*Prompt:* Only the lines from the start of the material through the line containing "across it, in mm." are to be extracted, exactly as they appear.

*Supplied information:*
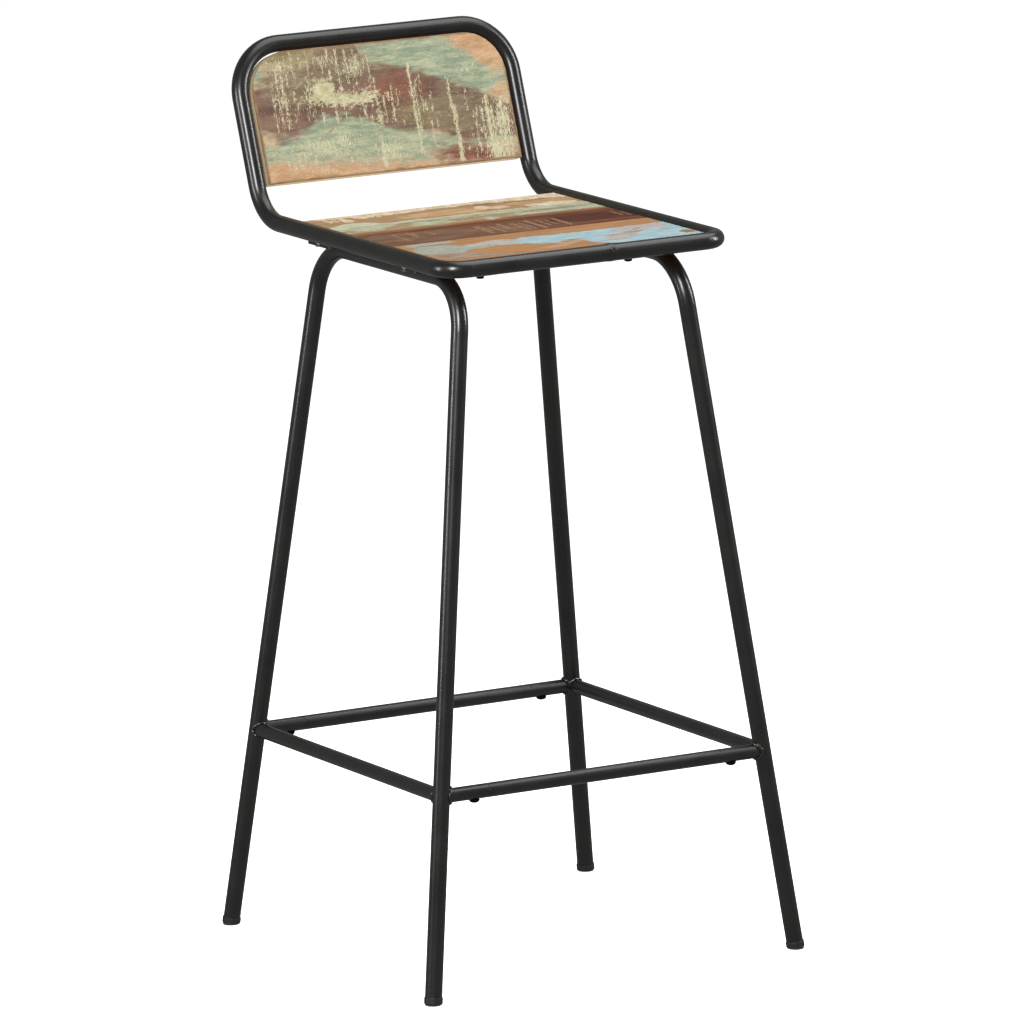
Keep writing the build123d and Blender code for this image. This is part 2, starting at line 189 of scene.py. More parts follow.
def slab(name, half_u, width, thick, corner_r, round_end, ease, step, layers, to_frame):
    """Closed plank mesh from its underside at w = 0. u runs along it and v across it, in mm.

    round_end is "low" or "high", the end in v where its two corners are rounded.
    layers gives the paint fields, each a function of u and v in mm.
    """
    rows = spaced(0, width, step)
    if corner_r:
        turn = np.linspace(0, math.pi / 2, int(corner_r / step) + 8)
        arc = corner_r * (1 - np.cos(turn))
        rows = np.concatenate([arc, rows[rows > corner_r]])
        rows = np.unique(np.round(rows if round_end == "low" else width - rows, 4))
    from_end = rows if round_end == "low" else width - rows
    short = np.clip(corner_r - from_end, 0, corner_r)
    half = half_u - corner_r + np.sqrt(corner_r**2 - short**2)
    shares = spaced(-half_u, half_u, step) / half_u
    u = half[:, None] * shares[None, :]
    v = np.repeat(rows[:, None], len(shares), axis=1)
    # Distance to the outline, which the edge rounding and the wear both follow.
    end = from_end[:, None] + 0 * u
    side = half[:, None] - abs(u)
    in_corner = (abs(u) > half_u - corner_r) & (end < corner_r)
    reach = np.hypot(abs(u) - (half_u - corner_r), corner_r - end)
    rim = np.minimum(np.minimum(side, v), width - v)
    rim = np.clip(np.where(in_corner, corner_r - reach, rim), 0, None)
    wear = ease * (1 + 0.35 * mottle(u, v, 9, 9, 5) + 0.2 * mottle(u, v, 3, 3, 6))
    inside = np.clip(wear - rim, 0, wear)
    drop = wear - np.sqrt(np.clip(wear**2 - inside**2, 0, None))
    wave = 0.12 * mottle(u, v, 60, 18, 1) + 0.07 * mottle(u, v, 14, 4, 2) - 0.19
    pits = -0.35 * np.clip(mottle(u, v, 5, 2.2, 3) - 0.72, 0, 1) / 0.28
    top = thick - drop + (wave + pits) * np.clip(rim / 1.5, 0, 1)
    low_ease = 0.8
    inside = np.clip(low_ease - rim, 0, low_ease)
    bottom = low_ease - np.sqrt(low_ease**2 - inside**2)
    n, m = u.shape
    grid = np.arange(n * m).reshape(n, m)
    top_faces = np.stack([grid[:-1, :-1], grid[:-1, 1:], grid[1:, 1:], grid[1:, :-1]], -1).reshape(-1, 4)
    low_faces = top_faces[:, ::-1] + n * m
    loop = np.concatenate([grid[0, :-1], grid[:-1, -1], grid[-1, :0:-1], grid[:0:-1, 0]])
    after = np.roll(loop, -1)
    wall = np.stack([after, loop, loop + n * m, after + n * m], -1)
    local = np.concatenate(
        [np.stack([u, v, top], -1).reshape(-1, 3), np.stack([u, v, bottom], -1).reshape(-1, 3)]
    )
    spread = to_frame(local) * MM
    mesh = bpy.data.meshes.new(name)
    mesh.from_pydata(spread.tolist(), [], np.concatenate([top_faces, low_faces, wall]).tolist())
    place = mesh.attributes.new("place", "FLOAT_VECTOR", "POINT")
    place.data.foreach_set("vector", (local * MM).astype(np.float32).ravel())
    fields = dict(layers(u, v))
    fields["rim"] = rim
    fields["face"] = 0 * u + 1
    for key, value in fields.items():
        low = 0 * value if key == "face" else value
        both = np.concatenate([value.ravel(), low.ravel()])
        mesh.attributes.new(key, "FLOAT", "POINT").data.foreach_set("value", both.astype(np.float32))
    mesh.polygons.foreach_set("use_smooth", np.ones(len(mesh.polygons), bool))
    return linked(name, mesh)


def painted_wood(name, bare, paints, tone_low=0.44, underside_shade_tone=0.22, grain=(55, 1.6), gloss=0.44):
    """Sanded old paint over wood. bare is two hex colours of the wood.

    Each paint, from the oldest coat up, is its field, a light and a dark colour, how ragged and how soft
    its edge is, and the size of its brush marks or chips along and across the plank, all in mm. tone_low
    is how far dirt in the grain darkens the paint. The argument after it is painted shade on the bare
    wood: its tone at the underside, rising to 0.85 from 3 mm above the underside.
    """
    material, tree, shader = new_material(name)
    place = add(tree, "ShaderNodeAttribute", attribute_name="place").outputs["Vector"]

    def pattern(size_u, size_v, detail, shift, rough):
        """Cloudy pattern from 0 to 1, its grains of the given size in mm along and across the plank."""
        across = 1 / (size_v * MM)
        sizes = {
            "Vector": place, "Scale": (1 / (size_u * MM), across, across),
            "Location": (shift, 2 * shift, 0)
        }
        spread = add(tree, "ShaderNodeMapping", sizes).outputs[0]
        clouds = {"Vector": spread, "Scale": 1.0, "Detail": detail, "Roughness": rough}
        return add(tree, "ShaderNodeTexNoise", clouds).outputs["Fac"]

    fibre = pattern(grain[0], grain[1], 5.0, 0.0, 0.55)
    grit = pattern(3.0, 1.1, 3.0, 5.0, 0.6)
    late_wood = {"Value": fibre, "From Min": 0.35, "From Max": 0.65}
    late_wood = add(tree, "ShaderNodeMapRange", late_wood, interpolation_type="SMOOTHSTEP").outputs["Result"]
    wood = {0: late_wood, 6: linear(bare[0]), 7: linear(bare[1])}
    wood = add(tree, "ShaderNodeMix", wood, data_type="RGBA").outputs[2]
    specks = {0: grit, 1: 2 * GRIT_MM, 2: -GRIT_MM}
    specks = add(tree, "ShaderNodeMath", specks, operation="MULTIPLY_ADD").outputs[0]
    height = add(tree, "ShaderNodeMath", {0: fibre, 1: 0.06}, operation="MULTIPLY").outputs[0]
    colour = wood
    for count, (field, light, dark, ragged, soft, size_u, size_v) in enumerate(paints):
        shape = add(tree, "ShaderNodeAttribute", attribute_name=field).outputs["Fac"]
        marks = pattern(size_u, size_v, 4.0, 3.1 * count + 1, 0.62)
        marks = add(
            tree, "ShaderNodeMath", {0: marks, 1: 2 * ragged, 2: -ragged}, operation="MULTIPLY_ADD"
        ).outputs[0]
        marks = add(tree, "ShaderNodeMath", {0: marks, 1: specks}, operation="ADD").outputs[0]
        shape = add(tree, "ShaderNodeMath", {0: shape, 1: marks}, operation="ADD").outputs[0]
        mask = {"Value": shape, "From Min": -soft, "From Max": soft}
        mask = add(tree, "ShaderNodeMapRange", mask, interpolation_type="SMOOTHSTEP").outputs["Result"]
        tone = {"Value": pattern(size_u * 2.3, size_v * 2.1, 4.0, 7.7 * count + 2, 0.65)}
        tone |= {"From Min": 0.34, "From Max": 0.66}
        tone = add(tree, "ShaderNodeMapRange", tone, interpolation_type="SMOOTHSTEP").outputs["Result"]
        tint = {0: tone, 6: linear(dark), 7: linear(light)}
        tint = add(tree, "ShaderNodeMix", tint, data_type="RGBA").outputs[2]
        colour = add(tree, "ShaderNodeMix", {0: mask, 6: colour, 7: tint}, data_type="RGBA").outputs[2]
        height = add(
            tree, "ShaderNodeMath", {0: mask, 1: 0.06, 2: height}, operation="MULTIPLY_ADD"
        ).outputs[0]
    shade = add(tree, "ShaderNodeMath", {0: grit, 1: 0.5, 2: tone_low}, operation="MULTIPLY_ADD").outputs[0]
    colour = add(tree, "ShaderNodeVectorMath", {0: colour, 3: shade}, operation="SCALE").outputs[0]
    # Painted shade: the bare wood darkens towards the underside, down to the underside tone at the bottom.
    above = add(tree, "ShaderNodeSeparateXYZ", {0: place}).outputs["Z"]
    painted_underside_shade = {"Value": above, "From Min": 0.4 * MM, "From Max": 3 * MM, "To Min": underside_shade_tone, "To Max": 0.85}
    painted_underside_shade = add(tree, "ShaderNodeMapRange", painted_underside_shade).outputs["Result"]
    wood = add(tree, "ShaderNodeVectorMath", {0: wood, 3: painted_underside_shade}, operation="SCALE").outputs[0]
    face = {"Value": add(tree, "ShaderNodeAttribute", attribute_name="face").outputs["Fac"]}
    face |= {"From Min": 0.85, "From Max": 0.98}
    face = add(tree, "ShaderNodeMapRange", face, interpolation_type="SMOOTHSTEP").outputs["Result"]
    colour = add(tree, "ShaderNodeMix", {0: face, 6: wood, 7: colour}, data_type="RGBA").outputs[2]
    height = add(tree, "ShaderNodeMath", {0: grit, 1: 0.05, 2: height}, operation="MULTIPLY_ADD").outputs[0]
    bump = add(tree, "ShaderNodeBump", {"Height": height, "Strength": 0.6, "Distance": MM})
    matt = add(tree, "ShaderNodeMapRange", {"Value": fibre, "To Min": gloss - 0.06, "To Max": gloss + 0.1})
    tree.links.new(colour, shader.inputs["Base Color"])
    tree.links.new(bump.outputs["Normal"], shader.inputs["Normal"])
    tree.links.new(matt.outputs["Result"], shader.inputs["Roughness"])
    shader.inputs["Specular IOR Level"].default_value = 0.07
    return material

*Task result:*
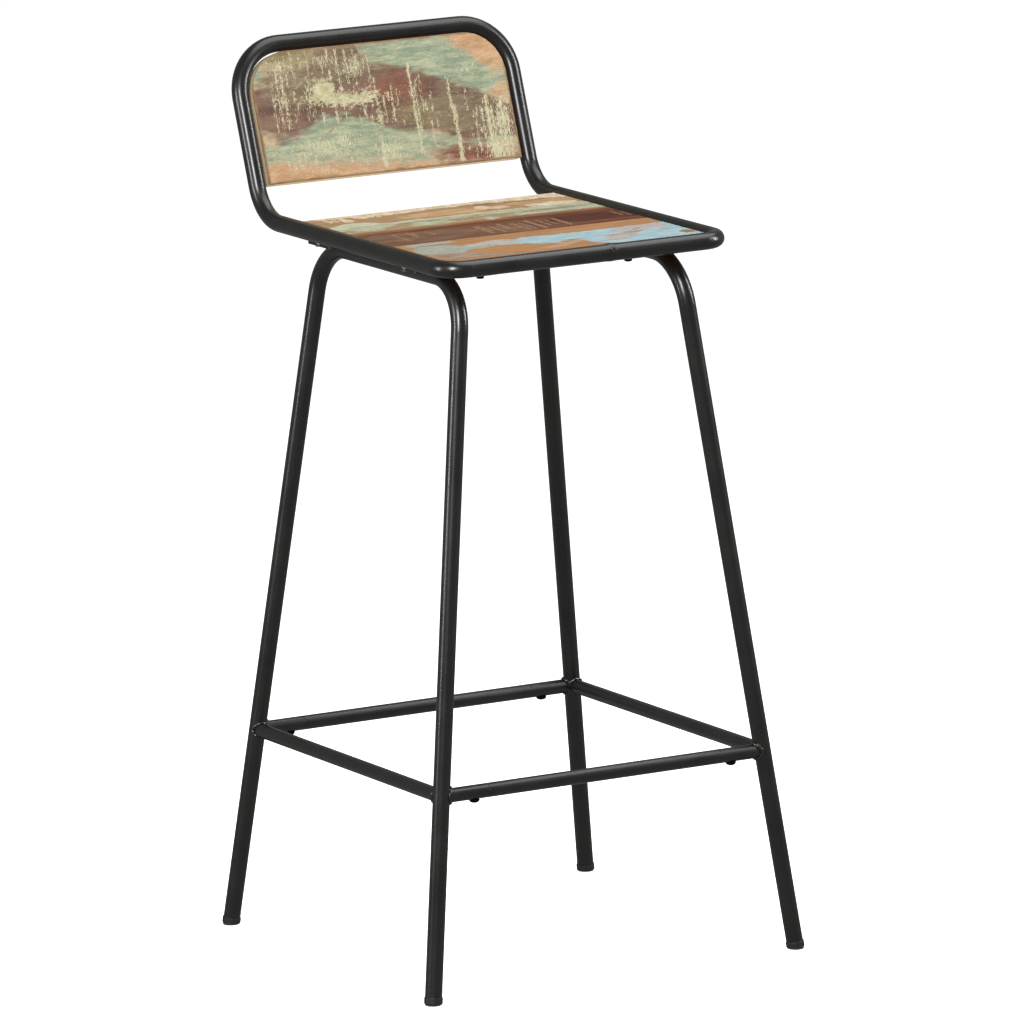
Keep writing the build123d and Blender code for this image. This is part 2, starting at line 189 of scene.py. More parts follow.
def slab(name, half_u, width, thick, corner_r, round_end, ease, step, layers, to_frame):
    """Closed plank mesh from its underside at w = 0. u runs along it and v across it, in mm.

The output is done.